Comentando El jardín de las delicias, Irina, una de las protagonistas de Pecado, lo describe como «una suerte de spa multitudinario donde chapotean pequeños terrícolas de ambos sexos, entregados con curiosidad a ciertos intercambios al parecer prohibidos». Se trata de los peccata mundi, los supuestos pecados del mundo, tan imbricados en la naturaleza humana que se hace indispensable una multitud, una pluralidad, para poder nombrarlos, buscarles las aristas, conjurarlos, salirles al paso.
Agarrándose de ahí, Pecado exhibe las vidas de una docena de supuestos pecadores, y cada uno de ellos se debate como puede para resolver su propio conflicto moral y lidiar con la acechanza. Me gustaba la idea de que cada pecador tuviera su propio tono y que aquello sonara como un concierto, pero integrado por varios solistas.
Quise rendirle homenaje a la forma de tríptico en que está concebido El jardín de las delicias, ejecutado sobre tres paneles, donde los dos de los extremos se cierran sobre el central. Por eso en Pecado el capítulo inicial se concluye en el último, y ambos operan como caja que contiene a los demás. Ojalá el lector encuentre que el intento funciona y que valió la pena apostarle a la novedad.
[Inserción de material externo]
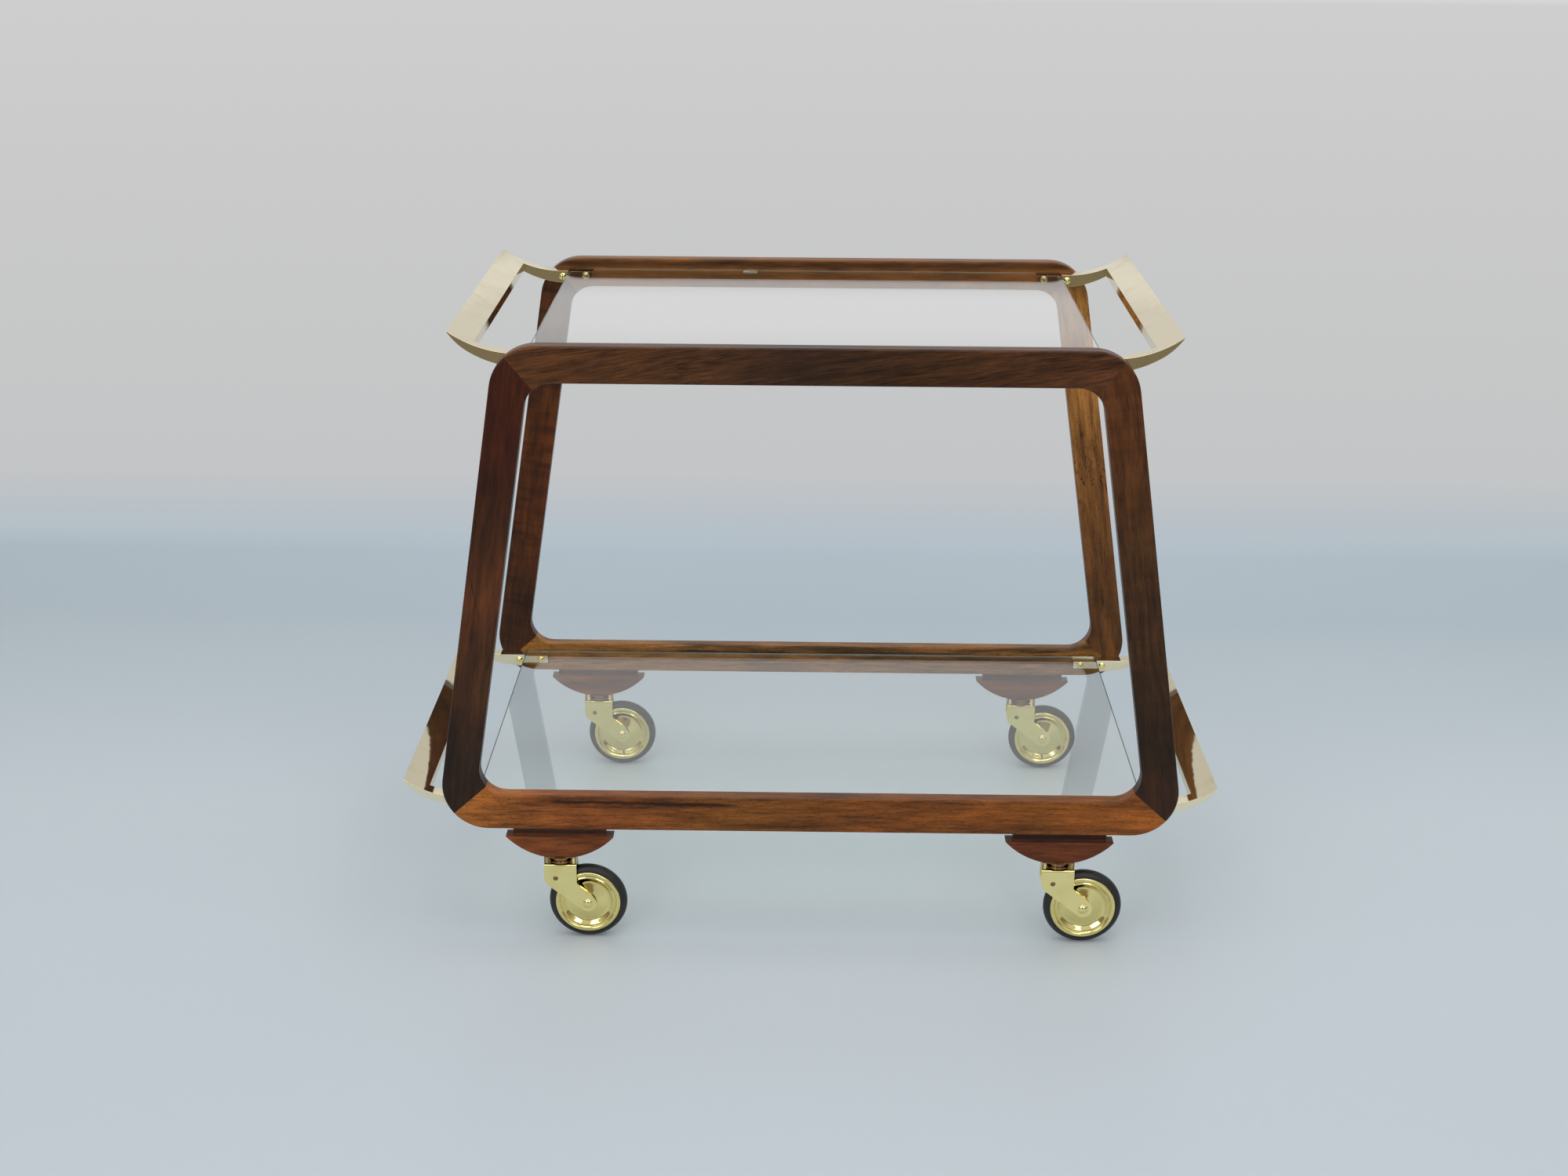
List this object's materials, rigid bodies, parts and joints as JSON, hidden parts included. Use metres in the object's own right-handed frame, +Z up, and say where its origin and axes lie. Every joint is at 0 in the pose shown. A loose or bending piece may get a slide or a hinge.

Yo por mi parte ya tengo otro par de novelas imaginadas de esa misma manera: un tema central que sea magnético, y un desarrollo, por decirlo así, «federalista». Me gustaba la idea de que el verdadero protagonista central fuera precisamente eso, una cierta idea. La muy inquietante y ambigua idea del mal. O, para nombrarlo con esa palabra anacrónica, pero que conserva su élan: el pecado. ¿Cómo lidian los humanos con el pecado (o lo que tiempo atrás se llamó pecado), en una época en que la ética religiosa se ha desplomado, sin que se haya construido una ética civil, o laica, que la reemplace?